We were urchins, and 25 years later it seems hard to believe we existed on so much freedom. But memories are marvelous things, they sweeten with age. My mother was an incredible neat freak. We had a playroom full of toys we never played with, because after the play meant cleaning it all up. So we usually headed outside. My memories of my mother at that time include standing on her area rugs every day as she ran the vacuum over them, and seeing her standing at the kitchen window washing dishes. She asked our neighbor if she could paint the kitchen and he provided her with shiny apple-green paint. She hated it. She was a very old 28.

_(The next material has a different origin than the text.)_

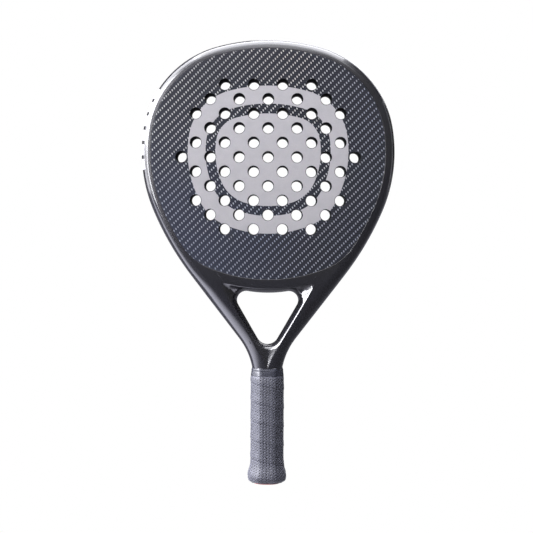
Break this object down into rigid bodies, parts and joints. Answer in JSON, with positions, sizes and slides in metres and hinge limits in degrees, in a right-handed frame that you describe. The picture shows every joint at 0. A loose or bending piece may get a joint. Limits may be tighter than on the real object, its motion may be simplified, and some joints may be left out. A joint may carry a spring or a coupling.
{
  "type": "padel racket",
  "caption": "Padel racket: closed composite frame round a drilled foam core with woven faces, an open triangular throat and a wrapped octagonal handle.",
  "frame": {"origin": "centre of the lowest point of the butt, in the middle of the thickness", "axes": "+Z from the butt to the top of the head, -Y out of the front face, X across the width"},
  "size_m": [0.2586, 0.038, 0.455],
  "materials": {
    "rim_lacquer": "satin",
    "filler_foam": "matte",
    "eva_foam": "matte",
    "glass_laminate": "satin",
    "carbon_twill": "satin",
    "silver_film": "matte",
    "pallet_foam": "matte",
    "cap_plastic": "satin",
    "red_plastic": "gloss",
    "staple_steel": "satin",
    "base_grip": "matte",
    "overgrip": "matte",
    "finishing_tape": "gloss"
  },
  "bodies": {
    "root": {"frame_tube": "rim_lacquer", "frame_tube_foam": "filler_foam", "throat_bridge": "rim_lacquer", "throat_bridge_foam": "filler_foam", "eva_core": "eva_foam", "front_glass_ply": "glass_laminate", "back_glass_ply": "glass_laminate", "front_carbon_face": "carbon_twill", "back_carbon_face": "carbon_twill", "front_face_mark": "silver_film", "back_face_mark": "silver_film", "rim_side_blocks": "silver_film", "front_handle_pallet": "pallet_foam", "back_handle_pallet": "pallet_foam", "butt_cap": "cap_plastic", "butt_end_plate": "red_plastic", "cap_staples": "staple_steel", "grip_start_staple": "staple_steel", "base_grip": "base_grip", "overgrip": "overgrip", "finishing_tape": "finishing_tape"}
  },
  "joints": []
}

My first encounter with our neighbor, Mr Leo Hassle, was over the tree trunk in our front yard. I remember we were peering at the tree's rings. We had never noticed that trees have rings, until that moment, and this tree had so many of them. We were baffled when Mr. Hassle suddenly appeared and informed us that the tree was over 600 years old, and that you could tell a tree's exact age by counting the rings. Mr. Hassle wasn't pushy and didn't talk down to us. My sister and I took an instant liking to him. I think after that he invited us to go see his three bunnies, Flopsy, Mopsy, and Cottontail. I don't remember if he had one named Peter, but I do know we were hooked. He kept the rabbits in pens in an ancient garage that smelled sweet with hay and manure. We petted the rabbits and asked him what they eat. Clover, he said.

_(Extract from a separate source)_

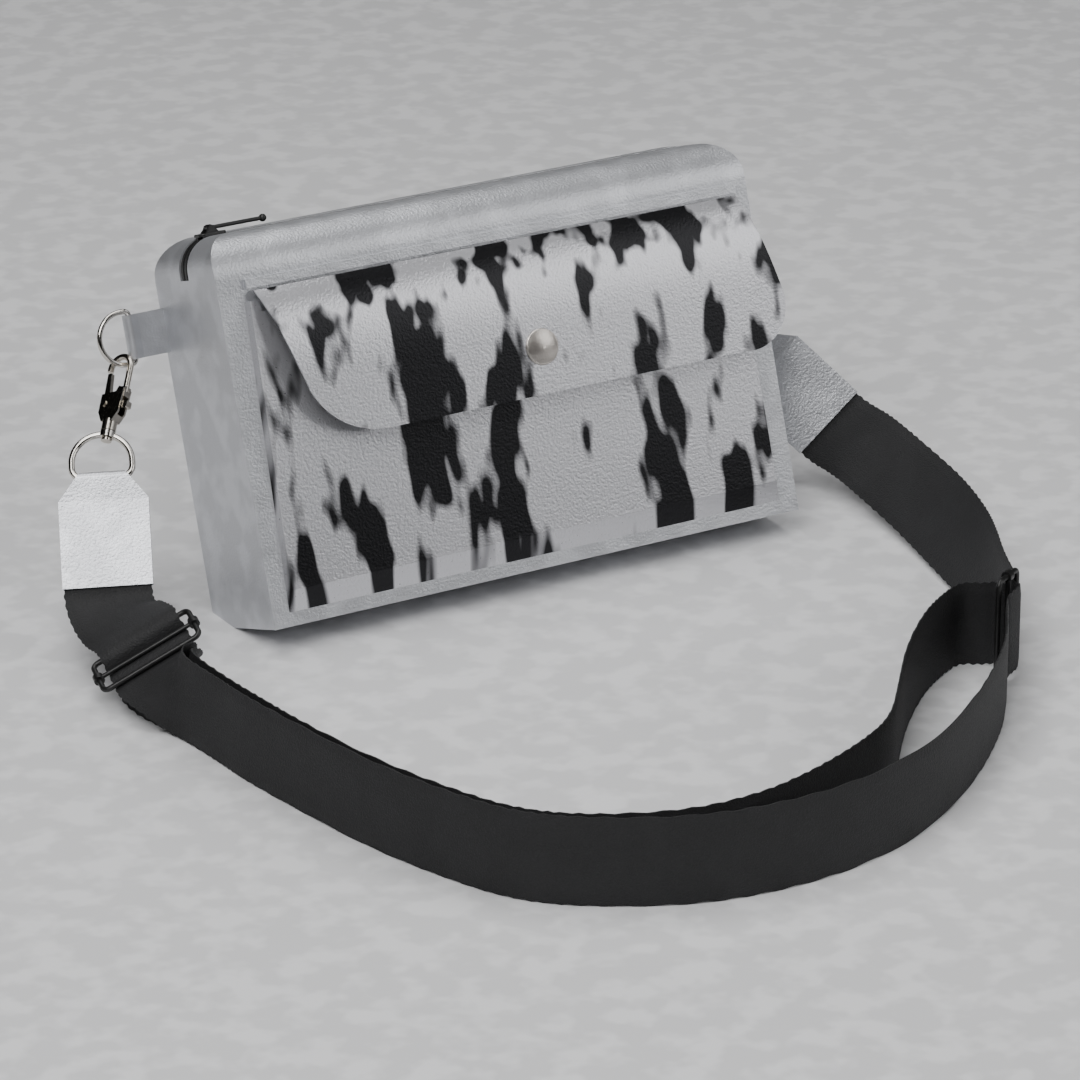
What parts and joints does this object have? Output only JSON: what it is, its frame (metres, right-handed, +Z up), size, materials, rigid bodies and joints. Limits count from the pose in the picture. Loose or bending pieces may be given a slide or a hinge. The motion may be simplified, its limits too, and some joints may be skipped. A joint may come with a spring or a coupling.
{
  "type": "shoulder bag",
  "caption": "Flat zip-top shoulder bag with a snap-flap front pocket, D-rings and a clip-on webbing strap with wire adjusters.",
  "frame": {"origin": "middle of the flat patch that the base rests on, on the floor", "axes": "+Z up, -Y out of the front with the flap, +X along the zip towards its far end; the bag leans back 18.5 degrees"},
  "size_m": [0.4227, 0.4052, 0.1716],
  "materials": {
    "silver_leather": "satin metallic",
    "printed_leather": "gloss metallic with black brush strokes",
    "lining_fabric": "plain weave",
    "zip_tape": "woven",
    "zip_coil": "satin",
    "black_metal": "satin",
    "webbing": "ribbed weave",
    "nickel": "polished",
    "clasp_nickel": "polished",
    "satin_nickel": "satin",
    "spring_steel": "plain"
  },
  "bodies": {
    "bag": {"back_panel": "silver_leather", "back_zip_coil": "zip_coil", "back_zip_tape": "zip_tape", "base_panel": "silver_leather", "flap_root": "printed_leather", "front_panel": "silver_leather", "front_zip_coil": "zip_coil", "front_zip_tape": "zip_tape", "left_adjuster_bar": "nickel", "left_adjuster_frame": "nickel", "left_gusset": "silver_leather", "left_ring_tab": "silver_leather", "left_strap_tab": "silver_leather", "left_swivel_loop": "clasp_nickel", "lining": "lining_fabric", "pocket_panel": "printed_leather", "right_adjuster_bar": "nickel", "right_adjuster_frame": "nickel", "right_gusset": "silver_leather", "right_ring_tab": "silver_leather", "right_strap_tab": "silver_leather", "right_swivel_loop": "clasp_nickel", "snap_post": "nickel", "snap_stud": "nickel", "webbing_inner": "webbing", "webbing_outer": "webbing", "zip_stops": "nickel"},
    "flap": {"flap_panel": "printed_leather", "flap_lining": "lining_fabric", "snap_cap": "satin_nickel", "snap_socket": "nickel"},
    "zip_slider": {"zip_slider": "black_metal"},
    "zip_pull": {"zip_pull": "black_metal"},
    "left_ring": {"left_d_ring": "nickel"},
    "right_ring": {"right_d_ring": "nickel"},
    "left_clasp": {"left_clasp_hook": "clasp_nickel", "left_clasp_pin": "clasp_nickel", "left_clasp_spring": "spring_steel"},
    "right_clasp": {"right_clasp_hook": "clasp_nickel", "right_clasp_pin": "clasp_nickel", "right_clasp_spring": "spring_steel"},
    "left_trigger": {"left_clasp_trigger": "clasp_nickel"},
    "right_trigger": {"right_clasp_trigger": "clasp_nickel"}
  },
  "joints": [
    {"name": "flap_fold", "type": "hinge", "parent": "bag", "child": "flap", "pos_m": [0, -0.00381, 0.14979], "axis": [-1, 0, 0], "range_deg": [0, 130]},
    {"name": "zip_travel", "type": "slide", "parent": "bag", "child": "zip_slider", "axis": [1, 0, 0], "range_m": [0, 0.228]},
    {"name": "zip_pull_hinge", "type": "hinge", "parent": "zip_slider", "child": "zip_pull", "pos_m": [-0.1175, 0.03483, 0.1657], "axis": [0, -0.9483, 0.3173], "range_deg": [0, 150]},
    {"name": "left_ring_swing", "type": "hinge", "parent": "bag", "child": "left_ring", "pos_m": [-0.149, 0.04788, 0.11804], "axis": [0, 0.3173, 0.9483], "range_deg": [-6, 6]},
    {"name": "left_clasp_swivel", "type": "hinge", "parent": "bag", "child": "left_clasp", "pos_m": [-0.17161, 0.02821, 0.0856], "axis": [0.4918, 0.519, 0.6991], "range_deg": [-25, 4]},
    {"name": "left_trigger_press", "type": "hinge", "parent": "left_clasp", "child": "left_trigger", "pos_m": [-0.16686, 0.03739, 0.09332], "axis": [0.754, 0.1477, -0.64], "range_deg": [0, 20], "stiffness_Nm_per_rad": 0.02, "springref_deg": -14.32},
    {"name": "right_ring_swing", "type": "hinge", "parent": "bag", "child": "right_ring", "pos_m": [0.149, 0.04788, 0.11804], "axis": [0, 0.3173, 0.9483], "range_deg": [-2, 6]},
    {"name": "right_clasp_swivel", "type": "hinge", "parent": "bag", "child": "right_clasp", "pos_m": [0.15579, 0.03805, 0.07635], "axis": [0.0193, 0.1972, 0.9802], "range_deg": [-25, 8]},
    {"name": "right_trigger_press", "type": "hinge", "parent": "right_clasp", "child": "right_trigger", "pos_m": [0.15509, 0.04352, 0.08802], "axis": [0.955, 0.2867, -0.0764], "range_deg": [0, 20], "stiffness_Nm_per_rad": 0.02, "springref_deg": -14.32}
  ]
}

We asked Mr. Hassle what clover was, and he gave us a startled look. Don't you girls know what clover looks like? No we, didn't. So he took us across the street and showed us where the clover grew, with its dew-covered round leaves and licorice scented white flowers. We offered to pick some for his bunnies, and he heartily agreed. Mrs. Hassle was even nicer than Mr. Hassle. She invited us into their home for biscuits. Since we weren't British, we were a bit overjoyed when she brought us cookies from a tin instead of the bread we were expecting.
Several days later, we saw Mr. and Mrs. Hassle working in their garden from the road. Mrs. Hassle waved at us and asked us if we would like to see their chickens. Have you ever eaten fresh eggs? No we had not. And what's more, our parents were both on Weight Watchers diets and we were tired of eating iceberg lettuce, chicken, and corn every night. They led us to their chicken pen where their brown hens were nesting and laying beautiful brown eggs. The Hassles allowed my sister to go into the pen and pick out three eggs to take home to my mother
Eventually our friendship with the Hassles took us into their English Garden, which they tended almost constantly. The garden was beautiful, and divided into zones. One area held flowers for picking. Another zone contained a pond with water lilies which emptied into a tiny little spring that fed a weeping willow tree. They had a fabulous vegetable garden which grew peas and raspberries, carrots, and green beans.
Soon we were constantly hassling the Hassles. Could we help feed the bunnies? Weed the garden? Feed the Chickens? Pick up eggs? The Hassles were ancient. They must have been at least 60 years old. That is a decrepit age to a 9-year old. We were fascinated by the Hassle's garden, enamoured of its bounty, and intrigued by all of its never-ending surprises. The little pond with its water feature was tiny, with little concrete steps on either side. Poking up from under the lilies were orange fish. They dipped and darted, making the water ripple. One time we found a frog in the pond. The Hassle's garden was an Eden to a 9-year old child shooed out of the house by a clean-freak mother.
In 1981, cell phones were non-existent, the Internet hadn't been invented, and long-distance calls across the Atlantic Ocean were an expensive rarity. My paternal grandparents wrote us about once a month, and my maternal grandmother wasn't speaking with my mother. We were a long way from family. Though I didn't know it at the time, the Hassles were my grandparents in England.
I am thankful for the generous spirit of two retired gardeners who shared their providence with us. Before we moved, they presented us with a picture book depicting full-color photos of kittens with information about caring for them. They were good people, and good neighbors. I don't think they ever spoke to my parents, but when my grandmother came to visit, they invited her over for English Tea. An Indiana farm wife, she appreciatively toured their beautiful garden and had a wonderful visit. She still talks about it to this day. The Hassles instilled a gentleness of spirit that I hadn't encountered at home. I know they are long gone, and the gentle lanes of my childhood have become a smart suburb. But the Hassles and their garden live in my memory and close to my heart.